Me Hervé Duval Jr, Senior Counsel, déclare : « Tout d’abord, j’ai compris que l’allégation était que le Premier ministre avait demandé qu’une tierce personne soit autorisée à accéder au réseau de Mauritius Telecom pour installer un logiciel de sniffing. En supposant que l’allégation est vraie, je ne vois pas quel délit a été commis et ce qui pourrait être rapporté à la police », dit-il. Quant à la réponse du PM, l’avocat déclare que : « Je pense qu’une réplique, plus appropriée serait d’inviter les autorités compétentes à enquêter. Il aurait pu aussi proposer de répondre aux allégations devant le Parlement ».

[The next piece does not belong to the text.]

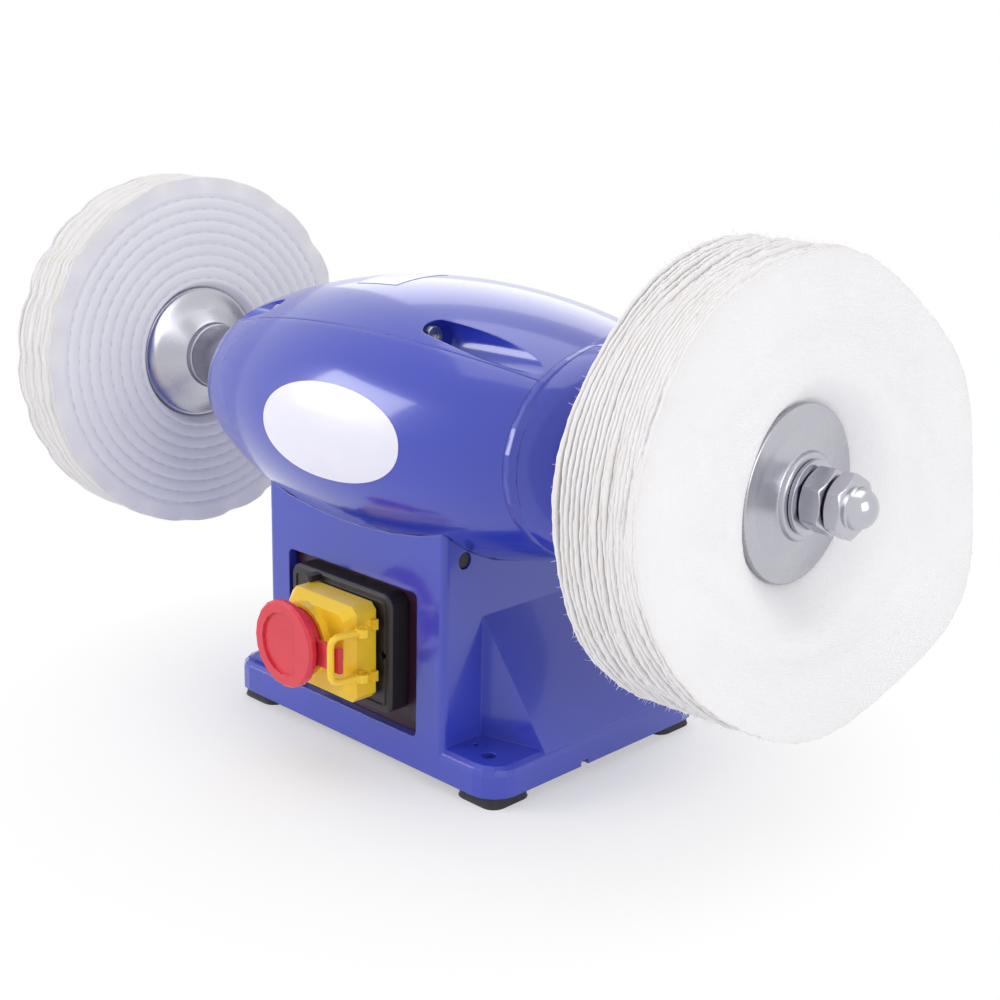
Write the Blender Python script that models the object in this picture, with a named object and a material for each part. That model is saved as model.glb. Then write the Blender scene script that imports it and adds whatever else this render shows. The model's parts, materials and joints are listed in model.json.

Dans un autre ordre d’idées, il précise qu’il y a des délits connus de nos lois et qui pourraient faire l’objet d’une enquête. Ceci, à l’instar du délit de donner des directives pour commettre un crime au terme de l’article 38 du Code pénal ou encore d’incitation à la haute trahison comme le stipule l’article 71. « En tout état de cause, la police n’a pas besoin d’une plainte de Sherry Shing pour enquêter. Elle peut se fonder sur ce qui est maintenant du domaine public pour enquêter en vue de détecter tout délit », ajoute-t-il.
Me Antoine Domingue, Senior Counsel : «Pour un select committee ou une commission d’enquête»
Me Antoine Domingue dit noter que « la réplique du PM n’est pas un démenti. Cependant, par la suite, il s’est rattrapé en disant que l’ancien CEO avait menti ».
Évoquant le type de procédure approprié pour faire la lumière sur cette affaire, il explique qu’un « select committee ou une commission d’enquête » est nécessaire afin de garantir « la transparence. De plus, personne ne fait confiance à certaines unités de la police ».